The problem: Search the material below for the word "vertices" and copy every line in which it occurs.

Data shown:

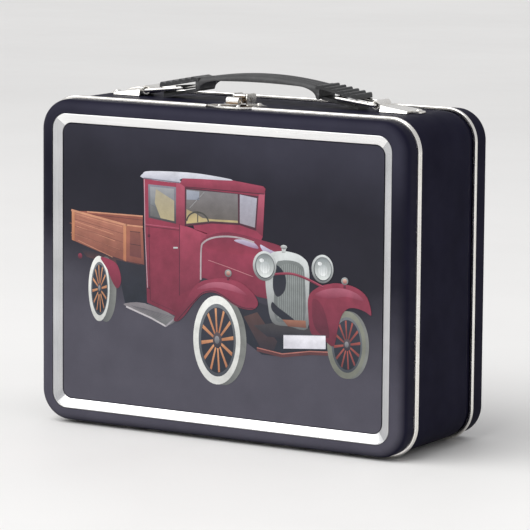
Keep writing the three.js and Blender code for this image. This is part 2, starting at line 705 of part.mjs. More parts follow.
const bracketHead = PLATE_Z + BRACKET_SHEET + GAP;
const catchHead = PLATE_Z + SHEET + GAP;
const baseHead = PLATE_Z + BASE_THICKNESS + GAP;
const loopLean = Math.atan2(CROSSBAR_Z - PIVOT_Z, PIVOT_X - CROSSBAR_X);
for (const side of SIDES) {
  const hand = side > 0 ? "right" : "left";

  place(lunchBox, `case_rim_${hand}`, rimSide(caseRim(), side, CASE_RIM_FOOT), nickel);
  place(lid, `lid_rim_${hand}`, rimSide(lidRim(), side, HINGE_X + HINGE_ROOM), nickel);

  const hinge = new THREE.Group();
  hinge.position.x = side * HINGE_X;
  lunchBox.add(hinge);
  place(hinge, `hinge_case_leaf_${hand}`, hingeLeaf(false), nickel);
  place(hinge, `hinge_lid_leaf_${hand}`, hingeLeaf(true), nickel);
  place(hinge, `hinge_pin_${hand}`, hingePin(), nickel);

  const end = new THREE.Group();
  end.position.y = HANDLE_Y;
  end.rotation.z = side > 0 ? 0 : Math.PI;
  lunchBox.add(end);
  place(end, `handle_bracket_${hand}`, handleBracket(), nickel);
  const bracketRivet = rivet([BRACKET_RIVET_X, 0], bracketHead, 1.8, BRACKET_SHANK);
  place(end, `bracket_rivet_${hand}`, bracketRivet, nickel);
  const loop = place(end, `handle_loop_${hand}`, handleLoop(), nickel);
  loop.geometry.translate(-PIVOT_X, 0, 0);
  loop.position.set(PIVOT_X, 0, PIVOT_Z);
  loop.rotation.y = loopLean;

  const catchRivet = rivet([side * CATCH_RIVET_X, CATCH_RIVET_Y], catchHead, 1.1, CATCH_SHANK);
  place(lid, `catch_rivet_${hand}`, catchRivet, nickel);
  const baseRivet = rivet([side * BASE_RIVET_X, BASE_Y], baseHead, 1.5, BASE_SHANK);
  place(lunchBox, `latch_rivet_${hand}`, baseRivet, nickel);
}

export default lunchBox;
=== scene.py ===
import math

import bmesh
import bpy
from mathutils import Matrix, Vector


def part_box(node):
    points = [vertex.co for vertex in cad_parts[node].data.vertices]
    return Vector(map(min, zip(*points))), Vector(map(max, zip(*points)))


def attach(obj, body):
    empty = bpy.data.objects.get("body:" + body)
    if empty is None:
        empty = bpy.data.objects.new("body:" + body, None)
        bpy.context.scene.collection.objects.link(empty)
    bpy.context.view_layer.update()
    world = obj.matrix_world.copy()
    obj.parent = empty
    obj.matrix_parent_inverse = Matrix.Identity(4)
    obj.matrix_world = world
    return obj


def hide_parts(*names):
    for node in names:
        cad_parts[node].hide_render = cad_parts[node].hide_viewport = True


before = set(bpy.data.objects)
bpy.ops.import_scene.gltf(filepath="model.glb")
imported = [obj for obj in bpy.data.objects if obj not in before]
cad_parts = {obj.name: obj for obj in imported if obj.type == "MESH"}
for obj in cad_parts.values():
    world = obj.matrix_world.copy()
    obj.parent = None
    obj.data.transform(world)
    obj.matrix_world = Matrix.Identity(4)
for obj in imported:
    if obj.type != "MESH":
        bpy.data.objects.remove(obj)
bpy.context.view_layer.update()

# Shapes are worked out in millimetres, and piece() turns them into metres.
MM = 0.001
SIDES = {"right": 1, "left": -1}


def limits(node):
    """A CAD node's lowest and highest corners, in millimetres."""
    low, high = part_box(node)
    return low / MM, high / MM


# ---- Places taken from the frame ----
BAND_LOW, BAND_HIGH = limits("body_band")
WALL_X = BAND_HIGH.x
FLOOR_Z, TOP_Z = BAND_LOW.z, BAND_HIGH.z
MIDDLE_Z = (FLOOR_Z + TOP_Z) / 2
WALL_Z = TOP_Z - MIDDLE_Z
CORNER = 16.0
SHEET = 0.6
GAP = 0.3

FRONT_Y = limits("lid_shell")[0].y
LID_OPEN_Y = limits("lid_shell")[1].y
BACK_Y = limits("back_cover")[1].y
COVER_OPEN_Y = limits("back_cover")[0].y
CASE_FRONT_Y = limits("case_rim_right")[0].y
LIP_Y = BAND_LOW.y
SEAM_Y = (LID_OPEN_Y + CASE_FRONT_Y) / 2
RIM_PROUD = limits("rear_seam_rim")[1].x - WALL_X

FRAME_LOW, FRAME_HIGH = limits("lid_bevel_frame")
FRAME_X = FRAME_HIGH.x
FRAME_Z = (FRAME_HIGH.z - FRAME_LOW.z) / 2
FRAME_CORNER = 8.2
FRAME_WIDTH = 5.0
FRAME_DEPTH = 2.0
PANEL_Y = limits("lid_panel")[0].y

HANDLE_Y = (limits("handle_grip")[0].y + limits("handle_grip")[1].y) / 2
HANDLE_HALF = (limits("handle_grip")[1].y - limits("handle_grip")[0].y) / 2
HANDLE_TOP = limits("handle_grip")[1].z
HANDLE_END = limits("handle_grip")[1].x

FITTING_Z = limits("latch_base")[0].z
LATCH_PIN = sum(limits("latch_pin"), Vector()) / 2
CATCH = sum(limits("catch_plate"), Vector()) / 2
CATCH_HALF = limits("catch_plate")[1] - CATCH


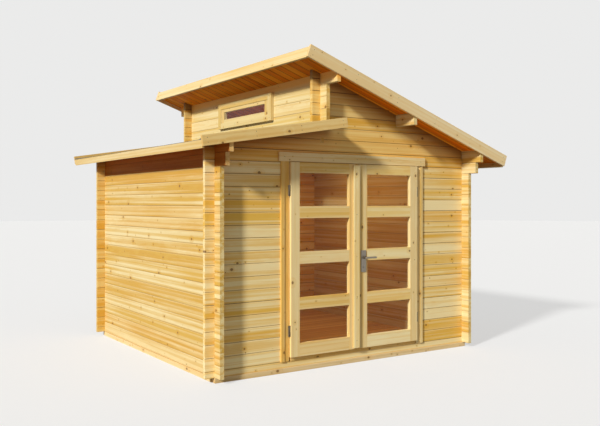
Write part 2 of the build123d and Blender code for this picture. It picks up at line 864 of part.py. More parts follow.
with BuildPart() as window_sash:
    window_ring(sash_x, sash_half_y, sash_half_z, sash_side, sash_rail)
    half = glass_thickness / 2 + glass_play
    bar((pane_x - half, pane_x + half), (-pane_half_y - glass_play, pane_half_y + glass_play),
        (window_z - pane_half_z - glass_play, window_z + pane_half_z + glass_play), mode=Mode.SUBTRACT)

with BuildPart() as window_glass:
    bar((pane_x - glass_thickness / 2, pane_x + glass_thickness / 2), (-pane_half_y, pane_half_y),
        (window_z - pane_half_z, window_z + pane_half_z))

pieces = {
    "base_beams": base_beams,
    "floor_joists": floor_joists,
    "floor_boards": floor_boards,
    "front_sill_log": front_sill_log,
    "front_wall_left": front_wall_left,
    "front_wall_right": front_wall_right,
    "front_gable_lower": front_gable_lower,
    "front_gable_upper": front_gable_upper,
    "back_wall": back_wall,
    "back_gable_upper": back_gable_upper,
    "left_wall": left_wall,
    "left_wall_top_logs": left_wall_top_logs,
    "right_wall": right_wall,
    "right_wall_top_logs": right_wall_top_logs,
    "tall_wall_lower": tall_wall_lower,
    "tall_wall_sides": tall_wall_sides,
    "tall_wall_top_log": tall_wall_top_log,
    "middle_purlin": middle_purlin,
    "lower_roof_ledger": lower_roof_ledger,
    "upper_roof_deck": upper_roof_deck,
    "lower_roof_deck": lower_roof_deck,
    "upper_roof_felt": upper_roof_felt,
    "lower_roof_felt": lower_roof_felt,
    "upper_verge_boards": upper_verge_boards,
    "lower_verge_boards": lower_verge_boards,
    "fascia_boards": fascia_boards,
    "door_frame": door_frame,
    "door_head_board": door_head_board,
    "left_leaf_stiles": left_leaf_stiles,
    "left_leaf_rails": left_leaf_rails,
    "left_leaf_glass": left_leaf_glass,
    "left_leaf_cover_strip": left_leaf_cover_strip,
    "left_leaf_hinges": left_leaf_hinges,
    "right_leaf_stiles": right_leaf_stiles,
    "right_leaf_rails": right_leaf_rails,
    "right_leaf_glass": right_leaf_glass,
    "right_leaf_hinges": right_leaf_hinges,
    "frame_hinges": frame_hinges,
    "handle_plates": handle_plates,
    "lever_handle": lever_handle,
    "lock_cylinder": lock_cylinder,
    "window_casing": window_casing,
    "window_sash": window_sash,
    "window_glass": window_glass,
}

os.makedirs("parts", exist_ok=True)
for name, piece in pieces.items():
    piece.part.label = name
    export_step(piece.part, f"parts/{name}.step")
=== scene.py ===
"""Looks of the log cabin: pine logs and joinery, boarded roofs and floor, felt, glass and metal."""

import math
import random

import bmesh
import bpy
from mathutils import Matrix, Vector


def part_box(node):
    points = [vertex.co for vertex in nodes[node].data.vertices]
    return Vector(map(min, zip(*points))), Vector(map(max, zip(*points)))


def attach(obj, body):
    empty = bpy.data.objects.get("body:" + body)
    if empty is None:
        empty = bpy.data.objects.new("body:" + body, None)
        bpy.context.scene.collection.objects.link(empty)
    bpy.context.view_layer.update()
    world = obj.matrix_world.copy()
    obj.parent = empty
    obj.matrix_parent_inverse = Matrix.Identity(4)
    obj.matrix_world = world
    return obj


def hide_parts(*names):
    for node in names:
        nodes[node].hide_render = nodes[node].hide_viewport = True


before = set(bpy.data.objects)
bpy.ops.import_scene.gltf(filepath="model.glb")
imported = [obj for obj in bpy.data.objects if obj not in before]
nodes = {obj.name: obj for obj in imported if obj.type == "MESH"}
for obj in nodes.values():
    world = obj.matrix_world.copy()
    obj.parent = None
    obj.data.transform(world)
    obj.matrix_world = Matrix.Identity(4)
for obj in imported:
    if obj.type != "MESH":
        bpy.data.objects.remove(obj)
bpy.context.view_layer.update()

X = Vector((1, 0, 0))
Y = Vector((0, 1, 0))
Z = Vector((0, 0, 1))
MM = 0.001

# Logs and boards, in metres: a course of logs, width and bevel of the boards, and the gaps between them
COURSE = 0.114
BASE_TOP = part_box("left_wall")[0].z
ROOF_BOARD = 0.113
ROOF_BOARD_BEVEL = 0.0035
FLOOR_BOARD = 0.110
FLOOR_BOARD_BEVEL = 0.0016
HALF_GAP = 0.0003

# Most that a roof board's end lies off the line, and the low roof's returns: their narrowest board, and
# how far before the end of the verge boards they stop
BOARD_SLIP = 0.0015
LEAST_BOARD = 0.01
RETURN_SET_BACK = 0.009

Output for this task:
    points = [vertex.co for vertex in cad_parts[node].data.vertices]
    points = [vertex.co for vertex in nodes[node].data.vertices]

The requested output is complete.